Not all of the book has aged brilliantly, there's a lot of name dropping of celebs of the era, but the era is 100 years ago and much of it went over my head. But if you are the sort of person who already knows who founded the New Yorker, or can name a single silent film star beyond Charlie Chaplin, you'll be able to get even more out of this book.

After reading the book, I had to look up all of the people and find out what happened next, and was unsurprised to learn that the remaining Marx brothers are said to have taken Harpo's death particularly hard. Chico, Groucho, Gummo and Zeppo aren't the focus of the book, but you can read between the lines that Harpo's gentle personality is part of the glue that keeps their relationship and love for one another so strong.

Harpo's life must have been one of the most strange and action packed of the century, from hand to mouth travelling vaudeville, to glittering stardom, to a harrowing 1930s trip to Russia via Germany -and you'll be richer for reading it!

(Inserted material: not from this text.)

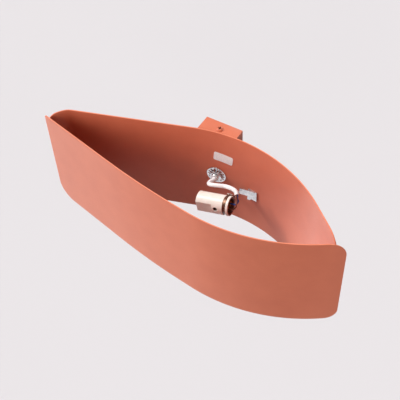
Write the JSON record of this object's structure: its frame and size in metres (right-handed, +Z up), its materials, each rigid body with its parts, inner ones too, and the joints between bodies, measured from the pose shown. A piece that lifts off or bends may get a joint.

Profile Image for Peter Tillman.
3,630 reviews325 followers
March 27, 2021
I didn't get far with this one. Only to his boyhood memories, in Brooklyn I think. His Dad was a bad tailor, but got by -- barely. So the Marx Bros had rather lean & hungry childhoods. Pretty dull reading, I thought. I intended to skip ahead to their years of fame & fortune, and did just a bit, but the book came due. It gets high marks from many, so you may still want to give it a try. As always, with humor, you never know. I didn't get it. Too bad.